Sadly, too many us are not rising to these challenges as a democratic people. On the contrary, we've seen a 40-year decline in voter participation in national elections. In the last two presidential elections, fewer than half of eligible voters even bothered to vote.
Rather than helping to reverse this decline, the rising chorus of incivility is driving out citizens of honest intent and encouraging those who trade in jeering and mockery.
Fortunately, this is not the stuff of Hillsdale.
If we are to prevail as a free, self-governing people, we must first govern our tongues and our pens. Restoring civility to public discourse is not an option. It is a necessity.
Who will begin the restoration of civility?
I hope you will. Your graduation today is proof that you're up to the job, and I urge you to take it on as a serious, lifelong commitment.
Jennifer Meyer said today that Hillsdale has given her - and all of you - "all that is virtuous in one's life."

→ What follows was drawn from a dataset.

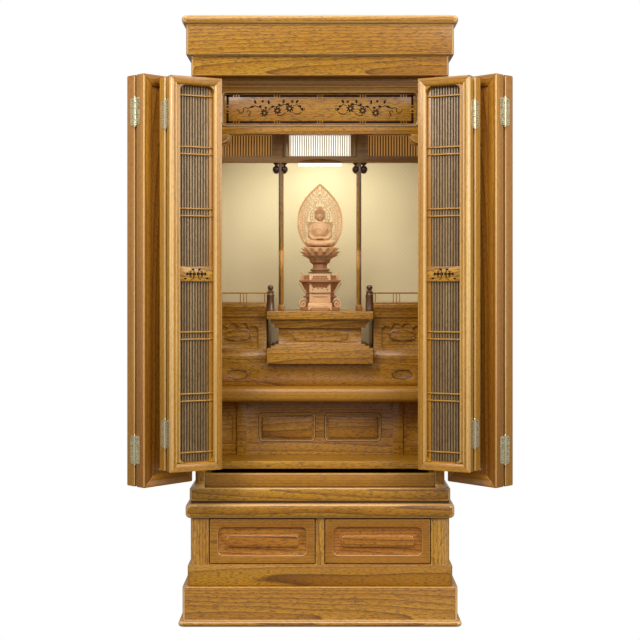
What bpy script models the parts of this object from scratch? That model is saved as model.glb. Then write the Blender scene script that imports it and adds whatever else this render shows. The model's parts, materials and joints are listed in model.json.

Civility is, I firmly believe one of those virtues.
After four years of study at Hillsdale, you know the difference between attacking a person's argument and attacking a person's character.
Respect that difference.
Your education here has taught you how to engage in rational debate and either hold your own or lose with grace and civility.
Take that lesson with you.
Your professors at Hillsdale have shown you, by their example, that you don't need the hammer of incivility to make your point.
Follow their example.
Defend your convictions - those virtues - with all the spirit you can. But do it with all the civility that you ought. Ben Rogers calls it "a place as special as Hillsdale."
So, as you leave this special place, Lay your hammer down.
Jennifer also said: "All of the students who walk across the stage this afternoon will feel completed."
That's as it should be.
And, as you have completed this phase of your life at this special place and look at new beginnings, I wish you Godspeed on your journey through life.
Thank you and congratulations to the Class of 2004.